Apropos the preceding point, the third belief is that treatment is the key to reducing recidivism among criminally involved PSMI. Recent research has established no pathogenesis between SMI (i.e., schizophrenia, bipolar disorder, and major depression) and criminal predilections or actions. Mental illness alone typically does not cause criminal behavior; therefore, the treatment of mental illness alone will not usually reduce recidivism (Skeem et al., 2011). Treatment is a necessary but not a sufficient condition for preventing crime and violence, allowing PSMI to become more stable and amendable to evidence-based interventions that address criminogenic needs, which elevate risk for crime among PSMI and non-PSMI alike (e.g., criminal thinking, educational and employment failure, substance use disorders) and must be alleviated to lower crime and recidivism rates (Epperson et al., 2011).
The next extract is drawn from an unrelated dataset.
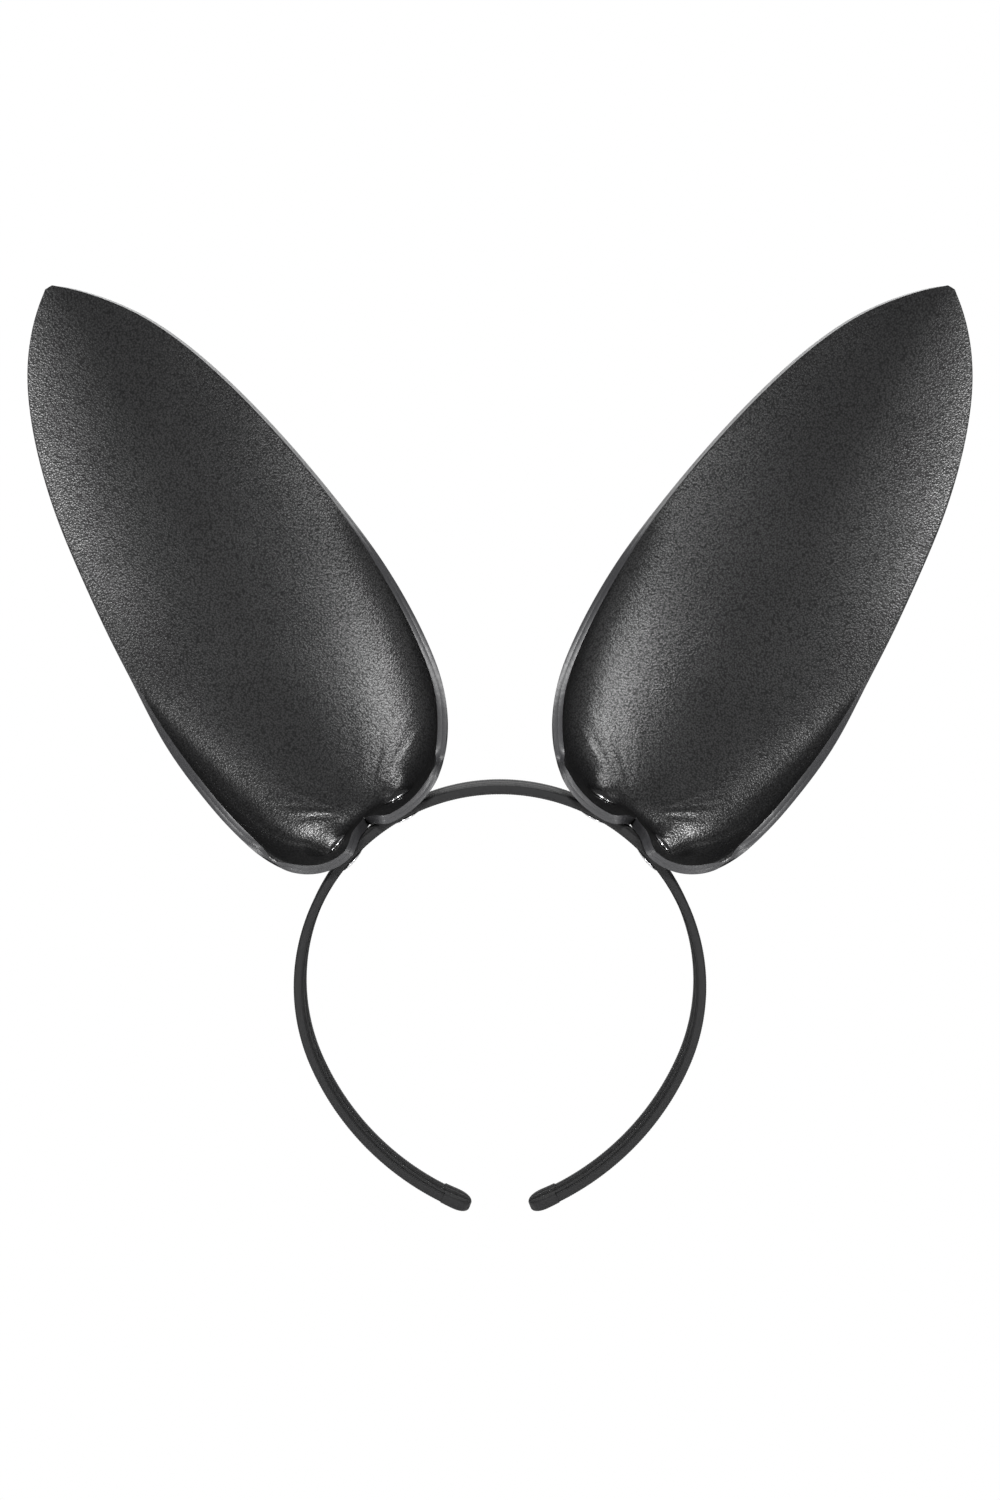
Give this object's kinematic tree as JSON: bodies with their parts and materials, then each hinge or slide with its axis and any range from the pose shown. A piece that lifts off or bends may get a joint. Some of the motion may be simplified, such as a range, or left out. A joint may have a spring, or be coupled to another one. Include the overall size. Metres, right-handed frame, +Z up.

The fourth belief is that drug law enforcement has contributed to growth in the numbers of PSMI in the criminal justice system. Much evidence supports this belief. A high proportion of PSMI have co-occurring substance use disorders, which are also common among arrestees. Drug use among PSMI and non-PSMI is a crime accelerator. The possession of drugs is a gateway for a substantial number of PSMI entering the criminal justice system. People convicted of drug crimes are among the faster growing subgroups of the correctional population. The majority of those convicted have comorbid psychiatric and substance use disorders (Lurigio, 2009).
The courts have become the instrumentality for the mandatory treatment of people with substance use and psychiatric disorders and their comorbidities. Similarly, jails and prisons have become the leading sites for behavioral health care services. With respect to addiction, court mandates to refrain from illicit drug use and to participate in recovery services are an appropriate and reasonable exercise of the court’s authority to institute behavioral changes. Coerced treatment for addiction works by providing people with an opportunity for recovery that might not have been pursued without court leverage (Lurigio, 2002). Drug use is illegal; mental illness is not. Therefore, in a criminal context, mandated care for psychiatric disorders is not analogous to care for addictions. Furthermore, as noted earlier, treatment for SMI might not lower the risk for criminal behavior or recidivism; sobriety clearly does (Epperson et al., 2011). Finally, mandating medication for PSMI is questionable from a constitutional standpoint unless they have been subjected to involuntary hospitalization or outpatient commitment proceedings.